Well, it might not be that simple.

Netflix — where co-founder and now-former CEO Reed Hastings once said “password sharing is something you have to learn to live with” — told investors last year that password sharing contributed to the streamer’s first loss in subscribers in over a decade. After months of testing throughout Latin and Central America, Netflix finally brought paid sharing to Canada, New Zealand, Portugal, Spain, and now, the US. Under its new rules, Netflix wants users to pay an extra $7.99 per month to let just one person outside their household access their subscription.

Many questions remain about how Netflix will actually implement this — and whether it will actually help increase the company’s bottom line. Netflix has warned its investors of a “cancel reaction” several times in the past when talking about paid sharing, meaning that some people will cancel their subscriptions in response to the rollout in their locations. It has already seen that kind of reaction in Spain, where data from the analytics group Kantar found that the streamer lost 1 million users following the crackdown.

But to Netflix execs, the “improved overall revenue” will ultimately outweigh those lost subscriptions. In its last earnings report in April, Netflix said it was “pleased with the results” of its password-sharing crackdown in Canada, New Zealand, Portugal, and Spain while adding that its subscriber base in Canada is “now growing faster than in the US.” While Netflix assures investors that its results in Canada are a “reliable indicator” of what will happen here, Dan Rayburn, a streaming media expert and industry analyst, tells The Verge “that’s not a fair comparison,” as the number of subscribers and households in both countries are just “so different.”

Netflix also doesn’t take into account the number of subscribers who will choose to lower their plans instead of cancel them altogether, something Rayburn says also poses a big problem for the company. Without password sharing, Netflix’s more expensive plans lose some of their value, as some users might only subscribe to these plans just because of the perk that lets multiple people watch Netflix at once from different devices — and across different households.

While Netflix’s $15.49 per month Standard plan lets you watch Netflix on two devices at a time, the $19.99 per month Premium plan allows up to four simultaneous viewers. The shift toward password sharing could mean that some users will opt to go for the $9.99 per month Basic plan instead of canceling their subscription, which allows users to watch Netflix on just one device at a time. This potential trend could deal a blow to Netflix’s average revenue per user (ARPU), which sat at $16.18 in its last earnings report. “The cancellations will hurt, but the downgrades will hurt as well because Netflix can’t make that up in advertising,” Rayburn explains.

Whether or not paid sharing ends up hurting Netflix’s balance sheet, it could have huge implications for the entire streaming industry.
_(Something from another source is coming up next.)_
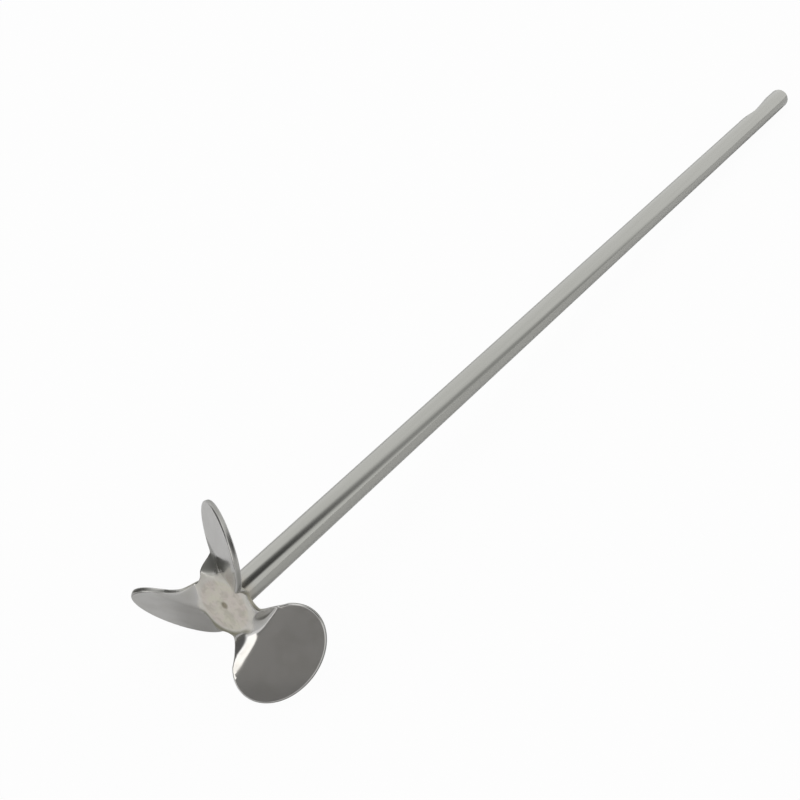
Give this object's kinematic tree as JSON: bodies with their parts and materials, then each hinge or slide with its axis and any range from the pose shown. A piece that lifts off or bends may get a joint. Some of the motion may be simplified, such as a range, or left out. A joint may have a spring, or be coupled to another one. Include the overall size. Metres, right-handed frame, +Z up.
{
  "type": "overhead stirrer shaft with propeller",
  "caption": "Straight polished round rod with a propeller stamped from one sheet welded on its end, for clamping in an overhead stirrer.",
  "frame": {"origin": "on the floor, in the middle of the footprint of the shaft as it lies at rest", "axes": "+X along the rod away from the propeller, +Z up"},
  "size_m": [0.4086, 0.054, 0.05],
  "materials": {
    "rod": "polished stainless steel with fine drawing lines",
    "propeller": "polished stainless sheet, hub face ground matt with straw heat tints",
    "weld_bead": "brushed weld with a brown heat tint"
  },
  "bodies": {
    "root": {"rod": "rod", "propeller": "propeller", "weld_bead": "weld_bead"}
  },
  "joints": []
}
Other companies, like Disney, Warner Bros. Discovery, and Paramount, are likely looking to see how consumers respond to Netflix’s password-sharing crackdown. If all goes well, other services might want to follow suit, similar to the way we saw several streamers hop on the price hike bandwagon last year.

“All streamers face the same quandary of how to deal with password sharing,” Paul Erickson, the principal at Erickson Strategy and Insights, tells The Verge. “Everybody is going to take a look at this or take their cues from how Netflix handles this, how the American consumer reacts, or how they react and push ahead themselves.” With a streamer as big as Netflix getting into paid sharing, there’s always a chance that it will become an industry norm. Erickson says that he sees paid sharing as “part of the maturation” of the streaming industry, noting that “it had to be sorted out at some point, and it’s taking place now.”
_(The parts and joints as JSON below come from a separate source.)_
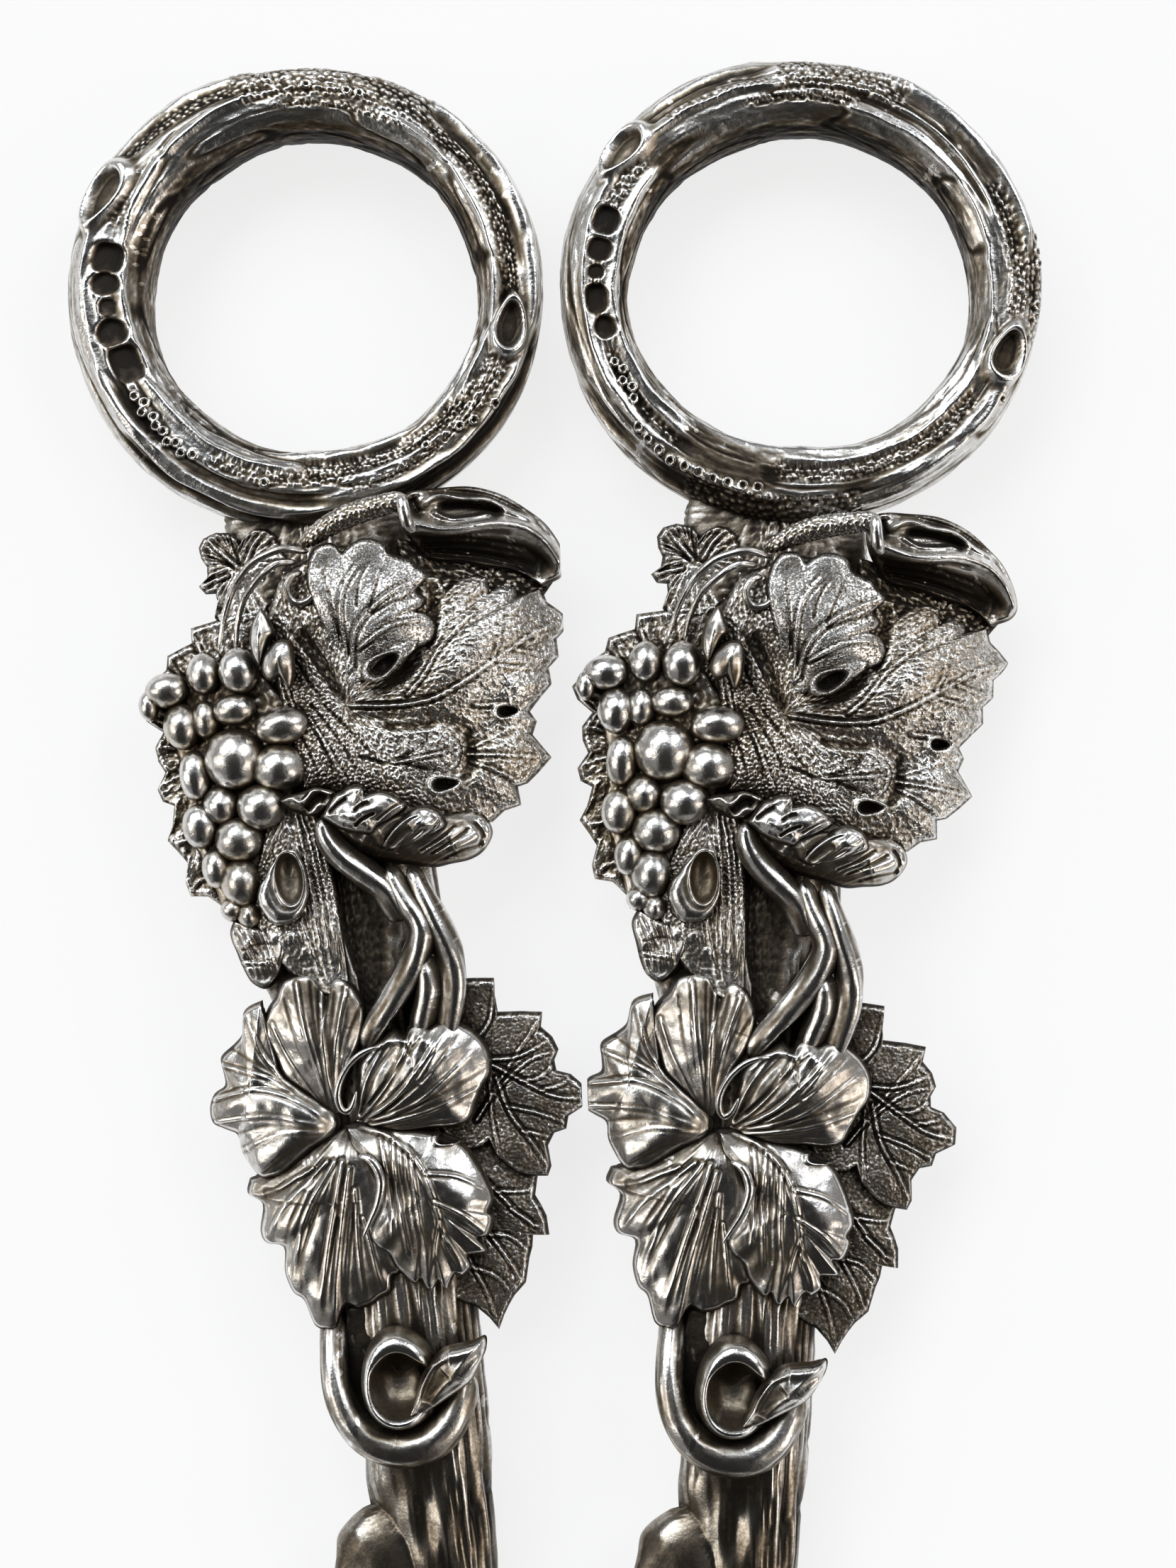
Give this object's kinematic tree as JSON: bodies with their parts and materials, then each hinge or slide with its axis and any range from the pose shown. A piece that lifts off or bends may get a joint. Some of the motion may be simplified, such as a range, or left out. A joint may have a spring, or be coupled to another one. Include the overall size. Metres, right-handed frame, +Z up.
{
  "type": "grape shears",
  "caption": "Grape shears with vine-pattern cast handles, finger rings, leaves and grape bunches, one pivot screw, a cutter blade and a flanged holder blade.",
  "frame": {"origin": "on the pivot screw's axis, at the flat end of the screw that rests on the table", "axes": "+Z up along the pivot, +Y from the pivot towards the finger rings, blades towards -Y, +X across towards the arm that carries the holder blade"},
  "size_m": [0.0688, 0.1928, 0.0096],
  "materials": {
    "ring_silver": "aged cast silver, polished ridges over dark beaded grooves",
    "stem_silver": "aged cast silver with bark grooves and brown tarnish",
    "matte_silver": "aged silver, granulated matte leaf with dark veins",
    "polished_silver": "aged silver, polished",
    "grape_silver": "aged silver, bright smooth grapes in dark tarnish",
    "blade_steel": "polished steel with faint lengthwise grinding"
  },
  "bodies": {
    "right_arm": {"right_finger_ring": "ring_silver", "right_vine_stem": "stem_silver", "right_small_leaf": "matte_silver", "right_grape_leaf": "matte_silver", "right_knot": "polished_silver", "right_grape_bunch": "grape_silver", "right_grape_stalk": "polished_silver", "right_top_bract": "polished_silver", "right_upper_leaf": "matte_silver", "right_curled_leaf": "polished_silver", "right_tendril": "polished_silver", "right_back_leaf": "matte_silver", "right_front_leaf": "polished_silver", "right_bud": "polished_silver", "right_hook": "polished_silver", "right_shank": "polished_silver", "holder_blade": "blade_steel", "pivot_screw": "blade_steel"},
    "left_arm": {"left_finger_ring": "ring_silver", "left_vine_stem": "stem_silver", "left_small_leaf": "matte_silver", "left_grape_leaf": "matte_silver", "left_knot": "polished_silver", "left_grape_bunch": "grape_silver", "left_grape_stalk": "polished_silver", "left_top_bract": "polished_silver", "left_upper_leaf": "matte_silver", "left_curled_leaf": "polished_silver", "left_tendril": "polished_silver", "left_back_leaf": "matte_silver", "left_front_leaf": "polished_silver", "left_bud": "polished_silver", "left_hook": "polished_silver", "left_shank": "polished_silver", "cutter_blade": "blade_steel"}
  },
  "joints": [
    {"name": "blade_pivot", "type": "hinge", "parent": "right_arm", "child": "left_arm", "pos_m": [0, 0, 0], "axis": [0, 0, 1], "range_deg": [0, 45]}
  ]
}
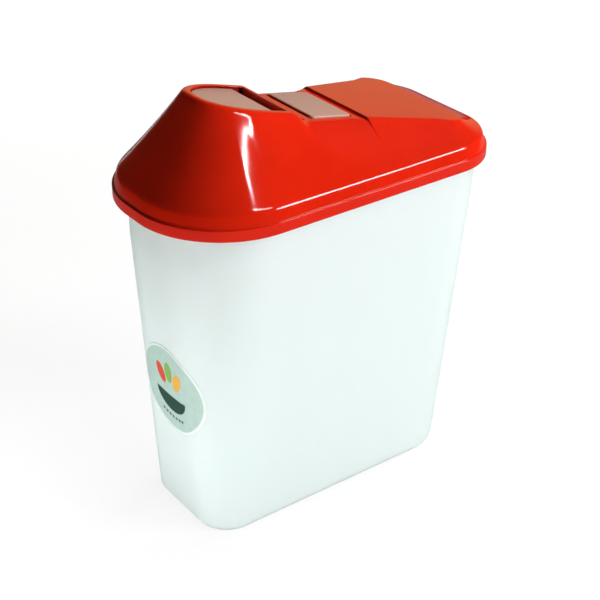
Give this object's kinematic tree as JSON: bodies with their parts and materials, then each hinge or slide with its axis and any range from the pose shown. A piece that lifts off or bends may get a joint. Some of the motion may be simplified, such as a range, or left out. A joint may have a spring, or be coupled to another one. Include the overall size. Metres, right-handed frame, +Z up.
{
  "type": "cereal container with flip spout",
  "caption": "Tall tapered cereal keeper with a push-on pouring lid and a rocking flap that shuts the spout when its rear pad is released.",
  "frame": {"origin": "centre of the object's footprint box on the surface it stands on: under the middle of the lid's lip, at the standing ring's underside", "axes": "+X towards the rear, away from the pouring nose; +Y towards the left long side as seen from behind the nose; +Z up"},
  "size_m": [0.24, 0.133, 0.2894],
  "materials": {
    "container": "satin milky translucent polypropylene",
    "lid": "semi-gloss opaque red polypropylene",
    "spout_flap": "smoky translucent polypropylene",
    "label": "satin film label"
  },
  "bodies": {
    "container_body": {"container": "container", "label": "label"},
    "lid_body": {"lid": "lid"},
    "flap_body": {"spout_flap": "spout_flap"}
  },
  "joints": [
    {"name": "lid_lift", "type": "slide", "parent": "container_body", "child": "lid_body", "axis": [0, 0, 1], "range_m": [0, 0.04]},
    {"name": "flap_hinge", "type": "hinge", "parent": "lid_body", "child": "flap_body", "pos_m": [-0.0262, 0, 0.26828], "axis": [0, 1, 0], "range_deg": [0, 28]}
  ]
}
Aside from Netflix’s investors, I don’t think anyone is happy about this change — especially since Netflix is the only service that’s making users pay extra. It’s still far too early to tell how many subscribers the streamer will lose over the change, how many will pick a cheaper plan, or how many will actually purchase add-on accounts. But Netflix has to be careful how it implements the change. After all, it doesn’t want to alienate all the paying customers who helped put the service in front of more eyeballs by sharing their passwords.